Additionally, governments view CBDCs as a tool for financial inclusion and global competitiveness. Individuals without access to traditional banking services can hold and use a CBDC through a simple smartphone application. On an international level, countries are developing digital currencies to improve the speed of cross-border trade and, in some regions, to challenge the dominance of legacy financial networks. Programs like the European Central Bank’s digital euro initiative highlight this push for monetary sovereignty in the digital age.

The Risks and Privacy Concerns of CBDCs

Despite the operational efficiencies, CBDCs introduce significant privacy and security concerns. Because the digital ledger is controlled by the state, a central bank could theoretically track every transaction made by every citizen. This level of financial surveillance is a stark contrast to the anonymity provided by physical cash or the pseudonymity of decentralized cryptocurrencies.

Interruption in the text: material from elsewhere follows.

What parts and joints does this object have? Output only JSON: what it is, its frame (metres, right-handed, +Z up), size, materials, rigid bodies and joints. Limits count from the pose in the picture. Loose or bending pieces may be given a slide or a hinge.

There are also severe concerns regarding the potential politicization of money. If a CBDC is highly programmable, a government could restrict certain types of purchases or freeze the assets of political dissidents with the press of a button. Consequently, designing robust privacy safeguards and legal limitations remains the most heavily debated aspect of CBDC development across democratic nations.

In Conclusion

Central Bank Digital Currencies represent the inevitable digitization of sovereign money. By leveraging modern ledger technology, central banks aim to create payment systems that are faster, safer, and more inclusive than legacy financial infrastructure. They provide a powerful tool for states to reassert monetary authority in an era increasingly populated by private digital assets.

However, the transition from physical cash to programmable digital fiat carries profound implications for financial privacy and individual liberty. As more nations launch and test their respective digital currencies, the global financial system will be forced to balance the efficiency of centralized digital money with the fundamental right to financial privacy.